● **Work required**
Transcribe only the lines from the line with "Keep writing the" through the line with "return closed(*(BADGE +", exactly, counting both of those lines as part of the stretch.

● **Dataset records**
** start **
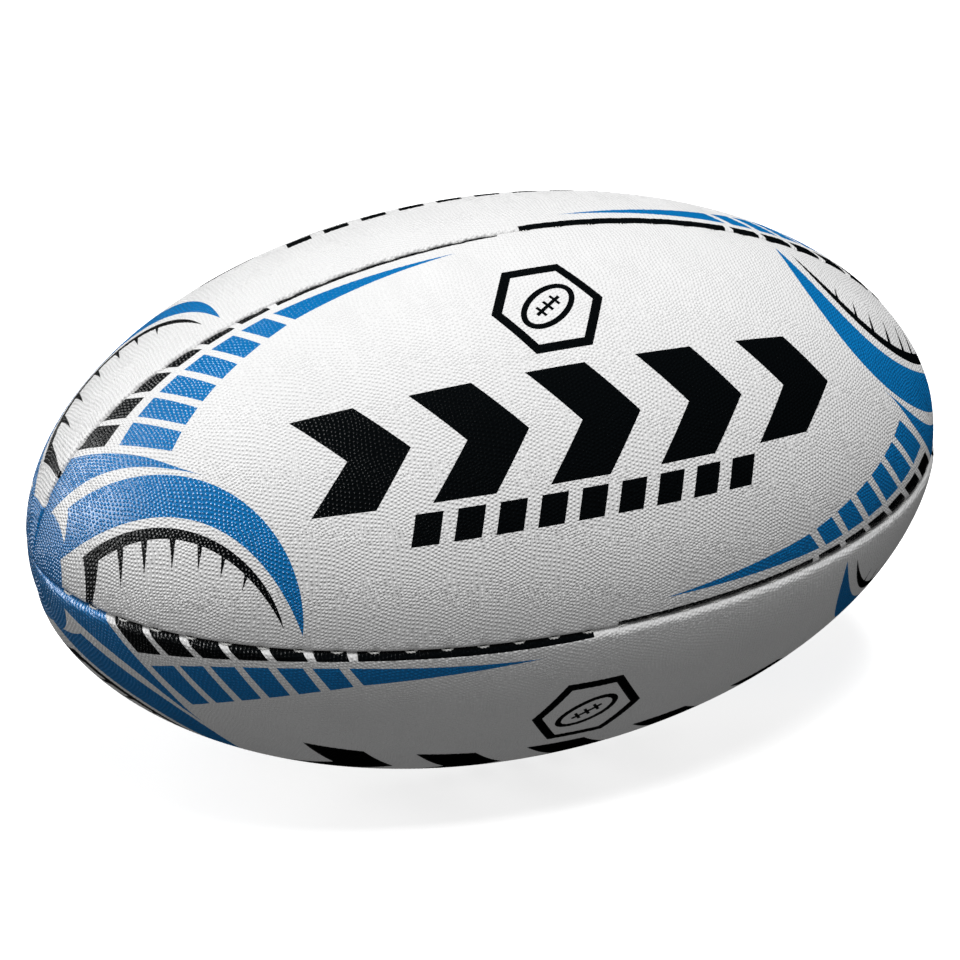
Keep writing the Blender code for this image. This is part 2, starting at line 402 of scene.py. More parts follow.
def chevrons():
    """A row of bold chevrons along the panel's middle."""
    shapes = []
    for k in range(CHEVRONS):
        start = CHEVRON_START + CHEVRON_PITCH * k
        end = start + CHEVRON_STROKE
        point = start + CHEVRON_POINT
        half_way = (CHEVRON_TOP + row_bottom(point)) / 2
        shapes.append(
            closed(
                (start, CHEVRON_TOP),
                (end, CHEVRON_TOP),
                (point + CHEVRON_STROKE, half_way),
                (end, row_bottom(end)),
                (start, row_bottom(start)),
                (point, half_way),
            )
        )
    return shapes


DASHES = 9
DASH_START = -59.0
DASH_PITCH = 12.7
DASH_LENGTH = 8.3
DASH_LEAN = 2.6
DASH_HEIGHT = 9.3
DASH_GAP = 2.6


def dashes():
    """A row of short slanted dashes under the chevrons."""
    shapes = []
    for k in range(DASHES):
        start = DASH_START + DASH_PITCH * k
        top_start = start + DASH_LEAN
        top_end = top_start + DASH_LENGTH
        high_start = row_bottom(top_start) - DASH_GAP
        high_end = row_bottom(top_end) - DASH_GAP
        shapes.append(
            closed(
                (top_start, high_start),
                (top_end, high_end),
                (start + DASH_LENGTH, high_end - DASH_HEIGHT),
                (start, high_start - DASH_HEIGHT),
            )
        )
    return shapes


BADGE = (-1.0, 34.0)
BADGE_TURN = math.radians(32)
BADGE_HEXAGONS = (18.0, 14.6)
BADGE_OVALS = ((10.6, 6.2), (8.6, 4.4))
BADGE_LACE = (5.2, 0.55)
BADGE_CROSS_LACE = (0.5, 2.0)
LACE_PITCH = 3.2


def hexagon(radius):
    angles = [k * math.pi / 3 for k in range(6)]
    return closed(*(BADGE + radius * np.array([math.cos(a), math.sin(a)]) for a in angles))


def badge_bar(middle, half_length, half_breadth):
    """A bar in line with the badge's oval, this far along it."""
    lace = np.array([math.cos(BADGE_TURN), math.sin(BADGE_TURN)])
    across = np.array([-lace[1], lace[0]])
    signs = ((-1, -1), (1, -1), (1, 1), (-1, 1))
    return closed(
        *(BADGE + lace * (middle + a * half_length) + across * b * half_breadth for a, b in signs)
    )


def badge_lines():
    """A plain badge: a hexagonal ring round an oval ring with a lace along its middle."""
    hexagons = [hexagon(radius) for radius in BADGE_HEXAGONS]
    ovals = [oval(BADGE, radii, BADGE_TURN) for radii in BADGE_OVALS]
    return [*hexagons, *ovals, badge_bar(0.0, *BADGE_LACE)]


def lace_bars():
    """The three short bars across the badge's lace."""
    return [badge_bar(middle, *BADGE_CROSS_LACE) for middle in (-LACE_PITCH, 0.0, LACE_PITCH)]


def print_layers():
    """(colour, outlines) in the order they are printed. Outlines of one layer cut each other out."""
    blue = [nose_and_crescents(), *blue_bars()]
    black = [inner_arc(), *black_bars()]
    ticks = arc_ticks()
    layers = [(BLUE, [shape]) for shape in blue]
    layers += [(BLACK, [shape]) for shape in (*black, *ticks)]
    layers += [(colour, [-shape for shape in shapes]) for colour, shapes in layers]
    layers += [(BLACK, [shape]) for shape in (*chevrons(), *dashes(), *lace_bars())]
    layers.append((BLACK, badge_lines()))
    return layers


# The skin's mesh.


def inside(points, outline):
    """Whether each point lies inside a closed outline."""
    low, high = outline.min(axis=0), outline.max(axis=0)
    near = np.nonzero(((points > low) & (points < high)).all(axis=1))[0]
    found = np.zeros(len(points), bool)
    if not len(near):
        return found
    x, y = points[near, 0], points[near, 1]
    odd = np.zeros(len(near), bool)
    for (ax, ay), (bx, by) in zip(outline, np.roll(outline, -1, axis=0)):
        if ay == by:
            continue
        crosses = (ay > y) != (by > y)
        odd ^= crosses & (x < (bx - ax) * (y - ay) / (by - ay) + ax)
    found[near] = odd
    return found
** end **
** start **
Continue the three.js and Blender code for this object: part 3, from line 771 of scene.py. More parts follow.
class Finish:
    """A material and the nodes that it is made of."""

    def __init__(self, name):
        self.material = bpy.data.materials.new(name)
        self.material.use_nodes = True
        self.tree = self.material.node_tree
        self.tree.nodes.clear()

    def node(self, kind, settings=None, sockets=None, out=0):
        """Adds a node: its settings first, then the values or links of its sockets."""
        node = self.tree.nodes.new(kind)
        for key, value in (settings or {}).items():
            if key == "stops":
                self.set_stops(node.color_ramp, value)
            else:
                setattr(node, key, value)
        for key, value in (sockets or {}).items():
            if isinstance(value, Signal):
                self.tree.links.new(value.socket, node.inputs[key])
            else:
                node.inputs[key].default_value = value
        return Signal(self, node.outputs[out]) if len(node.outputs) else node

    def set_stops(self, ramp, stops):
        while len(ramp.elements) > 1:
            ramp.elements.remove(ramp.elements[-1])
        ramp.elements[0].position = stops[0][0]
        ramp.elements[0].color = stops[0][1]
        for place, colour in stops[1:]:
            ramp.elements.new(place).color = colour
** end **
● **Complete response**
Keep writing the Blender code for this image. This is part 2, starting at line 402 of scene.py. More parts follow.
def chevrons():
    """A row of bold chevrons along the panel's middle."""
    shapes = []
    for k in range(CHEVRONS):
        start = CHEVRON_START + CHEVRON_PITCH * k
        end = start + CHEVRON_STROKE
        point = start + CHEVRON_POINT
        half_way = (CHEVRON_TOP + row_bottom(point)) / 2
        shapes.append(
            closed(
                (start, CHEVRON_TOP),
                (end, CHEVRON_TOP),
                (point + CHEVRON_STROKE, half_way),
                (end, row_bottom(end)),
                (start, row_bottom(start)),
                (point, half_way),
            )
        )
    return shapes


DASHES = 9
DASH_START = -59.0
DASH_PITCH = 12.7
DASH_LENGTH = 8.3
DASH_LEAN = 2.6
DASH_HEIGHT = 9.3
DASH_GAP = 2.6


def dashes():
    """A row of short slanted dashes under the chevrons."""
    shapes = []
    for k in range(DASHES):
        start = DASH_START + DASH_PITCH * k
        top_start = start + DASH_LEAN
        top_end = top_start + DASH_LENGTH
        high_start = row_bottom(top_start) - DASH_GAP
        high_end = row_bottom(top_end) - DASH_GAP
        shapes.append(
            closed(
                (top_start, high_start),
                (top_end, high_end),
                (start + DASH_LENGTH, high_end - DASH_HEIGHT),
                (start, high_start - DASH_HEIGHT),
            )
        )
    return shapes


BADGE = (-1.0, 34.0)
BADGE_TURN = math.radians(32)
BADGE_HEXAGONS = (18.0, 14.6)
BADGE_OVALS = ((10.6, 6.2), (8.6, 4.4))
BADGE_LACE = (5.2, 0.55)
BADGE_CROSS_LACE = (0.5, 2.0)
LACE_PITCH = 3.2


def hexagon(radius):
    angles = [k * math.pi / 3 for k in range(6)]
    return closed(*(BADGE + radius * np.array([math.cos(a), math.sin(a)]) for a in angles))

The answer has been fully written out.